Beginning with the first line of the data below, extract each line up to and including the one containing "badge faces -Y.". Copy them exactly and add nothing.
• • •
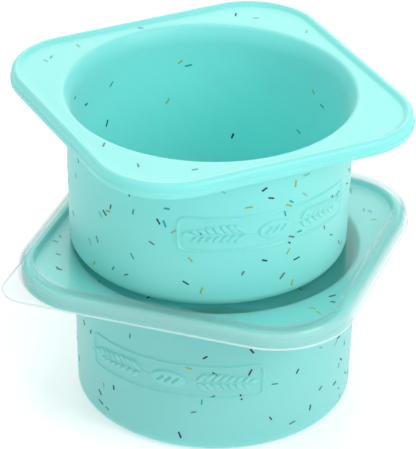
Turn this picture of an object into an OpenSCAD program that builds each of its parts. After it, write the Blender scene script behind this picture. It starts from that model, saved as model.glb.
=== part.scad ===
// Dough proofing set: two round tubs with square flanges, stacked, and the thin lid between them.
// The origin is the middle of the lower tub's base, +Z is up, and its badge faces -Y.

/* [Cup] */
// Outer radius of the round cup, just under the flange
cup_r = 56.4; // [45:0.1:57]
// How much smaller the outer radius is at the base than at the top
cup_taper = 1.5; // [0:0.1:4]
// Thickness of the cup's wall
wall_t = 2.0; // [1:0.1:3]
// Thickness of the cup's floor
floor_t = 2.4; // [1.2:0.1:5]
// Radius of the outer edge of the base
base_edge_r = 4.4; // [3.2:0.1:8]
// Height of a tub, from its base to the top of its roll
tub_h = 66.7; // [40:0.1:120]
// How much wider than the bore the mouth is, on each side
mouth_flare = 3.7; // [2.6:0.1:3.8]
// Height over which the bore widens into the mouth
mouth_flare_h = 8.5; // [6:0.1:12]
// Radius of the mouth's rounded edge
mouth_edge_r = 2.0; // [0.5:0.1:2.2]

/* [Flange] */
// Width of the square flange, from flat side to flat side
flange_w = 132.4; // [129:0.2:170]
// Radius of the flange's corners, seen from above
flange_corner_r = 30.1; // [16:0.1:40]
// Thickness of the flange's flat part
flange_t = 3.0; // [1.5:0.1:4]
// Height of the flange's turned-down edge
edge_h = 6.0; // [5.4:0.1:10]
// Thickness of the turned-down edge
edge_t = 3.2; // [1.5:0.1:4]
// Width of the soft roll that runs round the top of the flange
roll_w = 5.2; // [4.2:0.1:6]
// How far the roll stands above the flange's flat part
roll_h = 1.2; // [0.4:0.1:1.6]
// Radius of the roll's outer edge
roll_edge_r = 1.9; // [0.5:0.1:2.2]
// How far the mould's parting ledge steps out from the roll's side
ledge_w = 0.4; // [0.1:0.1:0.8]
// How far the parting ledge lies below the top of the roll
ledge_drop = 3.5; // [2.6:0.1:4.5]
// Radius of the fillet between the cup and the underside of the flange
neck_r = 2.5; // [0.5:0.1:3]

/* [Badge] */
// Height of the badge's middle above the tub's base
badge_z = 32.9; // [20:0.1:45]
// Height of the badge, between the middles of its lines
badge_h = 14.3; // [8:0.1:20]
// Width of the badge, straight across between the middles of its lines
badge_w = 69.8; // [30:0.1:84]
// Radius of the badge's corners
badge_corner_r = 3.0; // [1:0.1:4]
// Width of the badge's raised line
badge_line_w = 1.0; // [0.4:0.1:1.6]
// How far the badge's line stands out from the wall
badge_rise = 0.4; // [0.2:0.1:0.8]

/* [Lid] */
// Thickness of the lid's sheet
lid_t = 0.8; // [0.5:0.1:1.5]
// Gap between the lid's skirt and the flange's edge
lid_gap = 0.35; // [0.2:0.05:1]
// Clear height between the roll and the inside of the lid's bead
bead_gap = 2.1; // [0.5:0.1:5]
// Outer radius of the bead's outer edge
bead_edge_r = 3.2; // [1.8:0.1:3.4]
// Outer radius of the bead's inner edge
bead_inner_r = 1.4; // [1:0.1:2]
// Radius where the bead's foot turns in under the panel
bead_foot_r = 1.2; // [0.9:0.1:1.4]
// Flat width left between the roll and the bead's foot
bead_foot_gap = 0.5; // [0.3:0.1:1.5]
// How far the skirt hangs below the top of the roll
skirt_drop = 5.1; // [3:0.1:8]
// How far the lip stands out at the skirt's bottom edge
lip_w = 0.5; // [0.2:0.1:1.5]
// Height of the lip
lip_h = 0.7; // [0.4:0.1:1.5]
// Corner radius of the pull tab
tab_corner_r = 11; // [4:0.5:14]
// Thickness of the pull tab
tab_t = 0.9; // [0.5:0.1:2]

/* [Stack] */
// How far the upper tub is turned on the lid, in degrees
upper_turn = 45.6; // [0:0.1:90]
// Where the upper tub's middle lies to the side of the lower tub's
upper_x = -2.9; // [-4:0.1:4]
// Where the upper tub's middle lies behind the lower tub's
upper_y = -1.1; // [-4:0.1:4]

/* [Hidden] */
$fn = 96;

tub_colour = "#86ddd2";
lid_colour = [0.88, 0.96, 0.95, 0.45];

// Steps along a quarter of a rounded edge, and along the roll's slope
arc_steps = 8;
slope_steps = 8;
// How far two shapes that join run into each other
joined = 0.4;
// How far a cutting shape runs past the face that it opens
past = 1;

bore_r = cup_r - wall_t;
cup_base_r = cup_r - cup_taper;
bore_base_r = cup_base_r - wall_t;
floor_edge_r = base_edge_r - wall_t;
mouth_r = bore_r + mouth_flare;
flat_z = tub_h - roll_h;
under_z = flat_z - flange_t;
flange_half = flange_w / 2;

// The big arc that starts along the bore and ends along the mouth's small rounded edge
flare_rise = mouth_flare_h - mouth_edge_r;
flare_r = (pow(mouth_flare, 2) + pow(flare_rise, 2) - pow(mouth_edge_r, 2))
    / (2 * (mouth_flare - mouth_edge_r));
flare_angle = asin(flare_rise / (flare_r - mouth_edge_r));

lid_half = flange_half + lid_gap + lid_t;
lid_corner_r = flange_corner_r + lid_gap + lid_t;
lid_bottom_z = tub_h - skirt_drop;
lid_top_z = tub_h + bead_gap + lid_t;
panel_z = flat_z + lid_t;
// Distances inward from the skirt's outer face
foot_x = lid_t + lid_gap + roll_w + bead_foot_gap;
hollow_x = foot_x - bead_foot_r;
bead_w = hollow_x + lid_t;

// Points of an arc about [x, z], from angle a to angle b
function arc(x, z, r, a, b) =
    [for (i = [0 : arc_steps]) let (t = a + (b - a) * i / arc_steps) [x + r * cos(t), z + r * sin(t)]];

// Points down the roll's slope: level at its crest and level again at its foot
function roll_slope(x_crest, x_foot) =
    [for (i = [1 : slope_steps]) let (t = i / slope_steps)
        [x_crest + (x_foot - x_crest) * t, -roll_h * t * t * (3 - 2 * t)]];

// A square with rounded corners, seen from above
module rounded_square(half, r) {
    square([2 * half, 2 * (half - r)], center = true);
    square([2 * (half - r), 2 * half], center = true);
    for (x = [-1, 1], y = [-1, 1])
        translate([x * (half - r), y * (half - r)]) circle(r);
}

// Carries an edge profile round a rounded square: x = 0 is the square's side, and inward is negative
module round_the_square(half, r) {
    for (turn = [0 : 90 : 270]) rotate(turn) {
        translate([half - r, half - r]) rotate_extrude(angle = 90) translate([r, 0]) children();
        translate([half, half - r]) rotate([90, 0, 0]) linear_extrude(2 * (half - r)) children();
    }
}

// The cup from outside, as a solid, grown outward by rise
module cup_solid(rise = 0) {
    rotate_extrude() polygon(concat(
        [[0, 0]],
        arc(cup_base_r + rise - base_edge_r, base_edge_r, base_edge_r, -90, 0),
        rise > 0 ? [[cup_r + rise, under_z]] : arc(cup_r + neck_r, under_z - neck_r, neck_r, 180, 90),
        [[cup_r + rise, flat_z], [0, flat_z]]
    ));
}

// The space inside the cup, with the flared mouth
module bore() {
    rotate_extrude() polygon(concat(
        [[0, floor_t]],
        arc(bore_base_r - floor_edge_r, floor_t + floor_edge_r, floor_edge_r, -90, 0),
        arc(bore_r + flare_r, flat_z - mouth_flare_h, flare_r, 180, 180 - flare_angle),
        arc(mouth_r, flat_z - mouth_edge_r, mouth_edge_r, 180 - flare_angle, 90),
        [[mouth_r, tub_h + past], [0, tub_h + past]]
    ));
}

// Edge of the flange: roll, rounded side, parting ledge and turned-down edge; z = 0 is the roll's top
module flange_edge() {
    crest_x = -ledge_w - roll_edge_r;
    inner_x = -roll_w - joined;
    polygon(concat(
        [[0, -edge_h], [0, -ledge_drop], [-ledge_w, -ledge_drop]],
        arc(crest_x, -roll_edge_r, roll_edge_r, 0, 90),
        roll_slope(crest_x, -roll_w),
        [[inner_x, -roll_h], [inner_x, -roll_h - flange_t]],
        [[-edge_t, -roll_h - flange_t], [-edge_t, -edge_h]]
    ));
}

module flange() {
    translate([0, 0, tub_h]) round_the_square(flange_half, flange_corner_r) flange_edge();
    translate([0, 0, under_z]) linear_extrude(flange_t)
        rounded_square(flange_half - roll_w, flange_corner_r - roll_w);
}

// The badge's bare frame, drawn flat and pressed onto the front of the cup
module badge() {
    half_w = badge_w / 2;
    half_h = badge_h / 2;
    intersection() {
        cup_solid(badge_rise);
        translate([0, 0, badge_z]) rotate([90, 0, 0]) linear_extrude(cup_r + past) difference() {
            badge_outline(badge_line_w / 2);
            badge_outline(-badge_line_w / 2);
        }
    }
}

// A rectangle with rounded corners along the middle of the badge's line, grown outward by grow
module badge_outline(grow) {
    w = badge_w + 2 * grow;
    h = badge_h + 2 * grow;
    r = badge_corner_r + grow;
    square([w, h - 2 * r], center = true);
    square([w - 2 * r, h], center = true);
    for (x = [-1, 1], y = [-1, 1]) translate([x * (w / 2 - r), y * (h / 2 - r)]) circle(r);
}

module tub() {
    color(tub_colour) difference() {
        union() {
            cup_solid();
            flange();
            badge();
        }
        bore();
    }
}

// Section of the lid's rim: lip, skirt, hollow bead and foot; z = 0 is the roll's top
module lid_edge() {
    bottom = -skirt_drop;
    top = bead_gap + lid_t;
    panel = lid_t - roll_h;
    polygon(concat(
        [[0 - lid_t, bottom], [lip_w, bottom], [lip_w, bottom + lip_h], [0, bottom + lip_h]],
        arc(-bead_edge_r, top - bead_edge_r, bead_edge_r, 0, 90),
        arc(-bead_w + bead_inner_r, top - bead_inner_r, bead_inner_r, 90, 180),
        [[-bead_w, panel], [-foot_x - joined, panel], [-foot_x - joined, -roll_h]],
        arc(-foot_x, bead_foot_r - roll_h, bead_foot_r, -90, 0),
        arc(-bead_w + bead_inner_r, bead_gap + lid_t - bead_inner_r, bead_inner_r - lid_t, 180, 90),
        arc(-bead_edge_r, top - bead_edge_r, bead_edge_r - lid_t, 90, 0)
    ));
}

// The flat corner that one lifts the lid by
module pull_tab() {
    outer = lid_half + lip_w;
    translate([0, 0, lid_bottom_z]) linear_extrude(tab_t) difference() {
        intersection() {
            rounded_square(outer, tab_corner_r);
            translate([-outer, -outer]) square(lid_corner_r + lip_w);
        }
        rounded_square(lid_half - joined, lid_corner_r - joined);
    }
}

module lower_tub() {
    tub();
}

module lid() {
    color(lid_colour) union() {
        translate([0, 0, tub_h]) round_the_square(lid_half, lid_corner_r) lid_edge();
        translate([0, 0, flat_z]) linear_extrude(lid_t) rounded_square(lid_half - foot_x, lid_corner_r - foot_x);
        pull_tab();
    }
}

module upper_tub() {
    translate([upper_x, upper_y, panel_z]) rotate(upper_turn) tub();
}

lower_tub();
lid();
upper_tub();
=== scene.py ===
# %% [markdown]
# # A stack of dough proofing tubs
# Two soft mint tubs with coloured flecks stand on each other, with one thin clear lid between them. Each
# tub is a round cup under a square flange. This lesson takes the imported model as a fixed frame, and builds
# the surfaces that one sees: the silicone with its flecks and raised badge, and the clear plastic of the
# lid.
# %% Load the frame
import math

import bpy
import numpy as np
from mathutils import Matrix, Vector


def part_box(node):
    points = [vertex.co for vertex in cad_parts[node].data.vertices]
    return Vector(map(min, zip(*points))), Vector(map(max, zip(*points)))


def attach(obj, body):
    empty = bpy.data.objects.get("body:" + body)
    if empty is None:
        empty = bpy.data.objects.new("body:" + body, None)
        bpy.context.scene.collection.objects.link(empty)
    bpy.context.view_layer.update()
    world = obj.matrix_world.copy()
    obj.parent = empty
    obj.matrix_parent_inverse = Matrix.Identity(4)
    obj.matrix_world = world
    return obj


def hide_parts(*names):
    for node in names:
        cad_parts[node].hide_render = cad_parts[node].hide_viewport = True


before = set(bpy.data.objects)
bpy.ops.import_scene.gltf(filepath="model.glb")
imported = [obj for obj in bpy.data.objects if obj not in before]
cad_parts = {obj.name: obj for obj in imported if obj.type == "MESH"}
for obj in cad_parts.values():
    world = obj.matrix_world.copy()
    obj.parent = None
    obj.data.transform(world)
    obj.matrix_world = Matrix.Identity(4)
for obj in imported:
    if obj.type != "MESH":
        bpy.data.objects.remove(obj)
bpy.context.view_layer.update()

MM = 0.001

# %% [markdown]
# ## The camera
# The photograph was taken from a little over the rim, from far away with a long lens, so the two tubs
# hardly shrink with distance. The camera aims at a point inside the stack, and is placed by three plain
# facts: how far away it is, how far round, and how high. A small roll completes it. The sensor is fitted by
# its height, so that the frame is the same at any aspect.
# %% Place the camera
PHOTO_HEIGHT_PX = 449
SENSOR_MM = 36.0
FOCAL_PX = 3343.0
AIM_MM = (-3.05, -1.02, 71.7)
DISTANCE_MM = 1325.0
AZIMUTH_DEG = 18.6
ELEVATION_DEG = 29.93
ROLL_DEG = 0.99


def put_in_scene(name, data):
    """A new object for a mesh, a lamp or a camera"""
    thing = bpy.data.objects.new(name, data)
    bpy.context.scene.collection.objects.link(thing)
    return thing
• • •
▸ **The response**
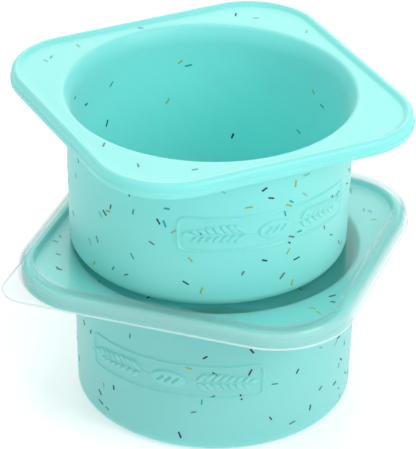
Turn this picture of an object into an OpenSCAD program that builds each of its parts. After it, write the Blender scene script behind this picture. It starts from that model, saved as model.glb.
=== part.scad ===
// Dough proofing set: two round tubs with square flanges, stacked, and the thin lid between them.
// The origin is the middle of the lower tub's base, +Z is up, and its badge faces -Y.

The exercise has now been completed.